*What you need to do*.
Every record must be written out once more, with nothing added or omitted.

>> Begin Task inputs

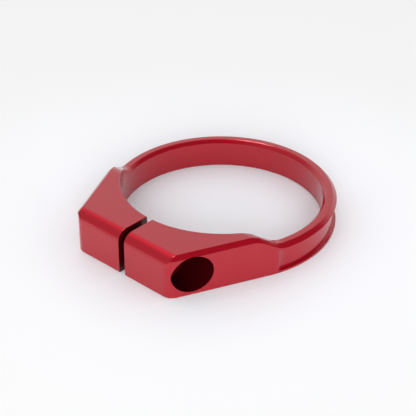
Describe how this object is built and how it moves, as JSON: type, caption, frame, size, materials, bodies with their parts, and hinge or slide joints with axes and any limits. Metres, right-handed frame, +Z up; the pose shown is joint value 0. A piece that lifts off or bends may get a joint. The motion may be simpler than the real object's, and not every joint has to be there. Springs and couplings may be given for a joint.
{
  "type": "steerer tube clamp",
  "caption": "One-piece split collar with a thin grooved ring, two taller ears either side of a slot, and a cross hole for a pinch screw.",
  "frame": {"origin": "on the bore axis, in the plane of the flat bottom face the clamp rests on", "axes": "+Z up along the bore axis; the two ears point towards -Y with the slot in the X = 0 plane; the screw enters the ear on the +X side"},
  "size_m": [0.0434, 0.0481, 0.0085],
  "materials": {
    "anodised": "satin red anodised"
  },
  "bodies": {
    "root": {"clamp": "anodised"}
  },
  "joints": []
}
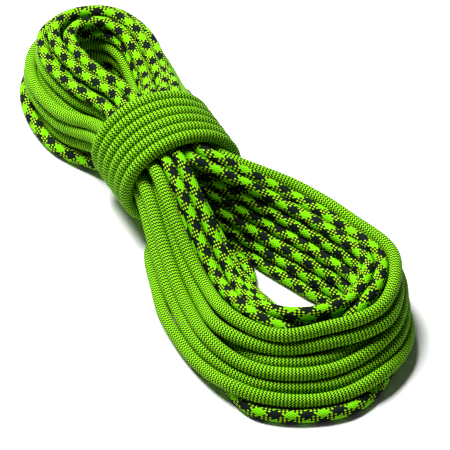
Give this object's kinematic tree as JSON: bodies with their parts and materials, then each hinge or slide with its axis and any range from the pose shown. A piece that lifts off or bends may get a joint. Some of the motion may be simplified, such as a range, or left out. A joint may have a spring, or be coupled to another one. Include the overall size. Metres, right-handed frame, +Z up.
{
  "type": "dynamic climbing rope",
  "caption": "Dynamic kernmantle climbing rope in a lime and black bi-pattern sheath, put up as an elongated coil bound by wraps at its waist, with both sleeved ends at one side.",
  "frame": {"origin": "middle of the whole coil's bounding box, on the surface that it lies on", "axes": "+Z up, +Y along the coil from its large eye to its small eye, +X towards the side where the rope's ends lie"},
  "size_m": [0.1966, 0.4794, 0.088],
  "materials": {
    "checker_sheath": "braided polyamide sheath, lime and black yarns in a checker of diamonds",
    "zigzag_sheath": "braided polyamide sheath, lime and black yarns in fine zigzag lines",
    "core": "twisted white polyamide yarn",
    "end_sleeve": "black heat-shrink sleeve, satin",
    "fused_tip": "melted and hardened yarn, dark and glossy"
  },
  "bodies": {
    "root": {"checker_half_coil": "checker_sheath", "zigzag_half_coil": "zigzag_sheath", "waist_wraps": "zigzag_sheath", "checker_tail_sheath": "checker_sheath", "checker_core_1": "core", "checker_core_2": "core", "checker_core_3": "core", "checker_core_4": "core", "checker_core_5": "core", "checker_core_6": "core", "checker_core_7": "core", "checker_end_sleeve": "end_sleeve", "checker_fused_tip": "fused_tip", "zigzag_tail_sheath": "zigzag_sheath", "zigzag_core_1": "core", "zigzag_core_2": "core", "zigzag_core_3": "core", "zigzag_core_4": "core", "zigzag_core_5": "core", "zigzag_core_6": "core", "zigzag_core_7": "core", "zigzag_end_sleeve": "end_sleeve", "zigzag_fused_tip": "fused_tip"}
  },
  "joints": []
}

>> End Task inputs

*Written response*.
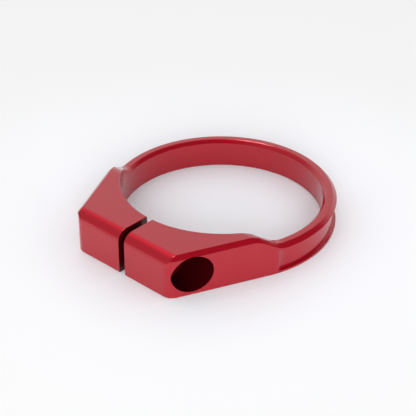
Describe how this object is built and how it moves, as JSON: type, caption, frame, size, materials, bodies with their parts, and hinge or slide joints with axes and any limits. Metres, right-handed frame, +Z up; the pose shown is joint value 0. A piece that lifts off or bends may get a joint. The motion may be simpler than the real object's, and not every joint has to be there. Springs and couplings may be given for a joint.
{
  "type": "steerer tube clamp",
  "caption": "One-piece split collar with a thin grooved ring, two taller ears either side of a slot, and a cross hole for a pinch screw.",
  "frame": {"origin": "on the bore axis, in the plane of the flat bottom face the clamp rests on", "axes": "+Z up along the bore axis; the two ears point towards -Y with the slot in the X = 0 plane; the screw enters the ear on the +X side"},
  "size_m": [0.0434, 0.0481, 0.0085],
  "materials": {
    "anodised": "satin red anodised"
  },
  "bodies": {
    "root": {"clamp": "anodised"}
  },
  "joints": []
}
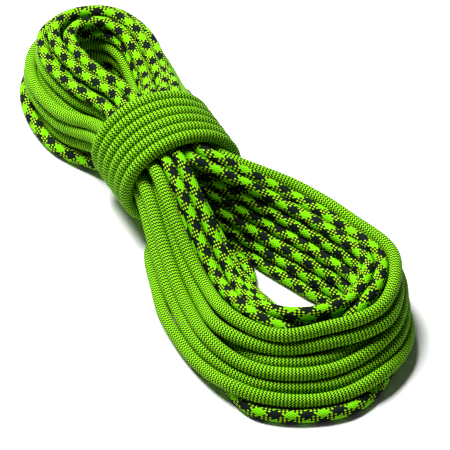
Give this object's kinematic tree as JSON: bodies with their parts and materials, then each hinge or slide with its axis and any range from the pose shown. A piece that lifts off or bends may get a joint. Some of the motion may be simplified, such as a range, or left out. A joint may have a spring, or be coupled to another one. Include the overall size. Metres, right-handed frame, +Z up.
{
  "type": "dynamic climbing rope",
  "caption": "Dynamic kernmantle climbing rope in a lime and black bi-pattern sheath, put up as an elongated coil bound by wraps at its waist, with both sleeved ends at one side.",
  "frame": {"origin": "middle of the whole coil's bounding box, on the surface that it lies on", "axes": "+Z up, +Y along the coil from its large eye to its small eye, +X towards the side where the rope's ends lie"},
  "size_m": [0.1966, 0.4794, 0.088],
  "materials": {
    "checker_sheath": "braided polyamide sheath, lime and black yarns in a checker of diamonds",
    "zigzag_sheath": "braided polyamide sheath, lime and black yarns in fine zigzag lines",
    "core": "twisted white polyamide yarn",
    "end_sleeve": "black heat-shrink sleeve, satin",
    "fused_tip": "melted and hardened yarn, dark and glossy"
  },
  "bodies": {
    "root": {"checker_half_coil": "checker_sheath", "zigzag_half_coil": "zigzag_sheath", "waist_wraps": "zigzag_sheath", "checker_tail_sheath": "checker_sheath", "checker_core_1": "core", "checker_core_2": "core", "checker_core_3": "core", "checker_core_4": "core", "checker_core_5": "core", "checker_core_6": "core", "checker_core_7": "core", "checker_end_sleeve": "end_sleeve", "checker_fused_tip": "fused_tip", "zigzag_tail_sheath": "zigzag_sheath", "zigzag_core_1": "core", "zigzag_core_2": "core", "zigzag_core_3": "core", "zigzag_core_4": "core", "zigzag_core_5": "core", "zigzag_core_6": "core", "zigzag_core_7": "core", "zigzag_end_sleeve": "end_sleeve", "zigzag_fused_tip": "fused_tip"}
  },
  "joints": []
}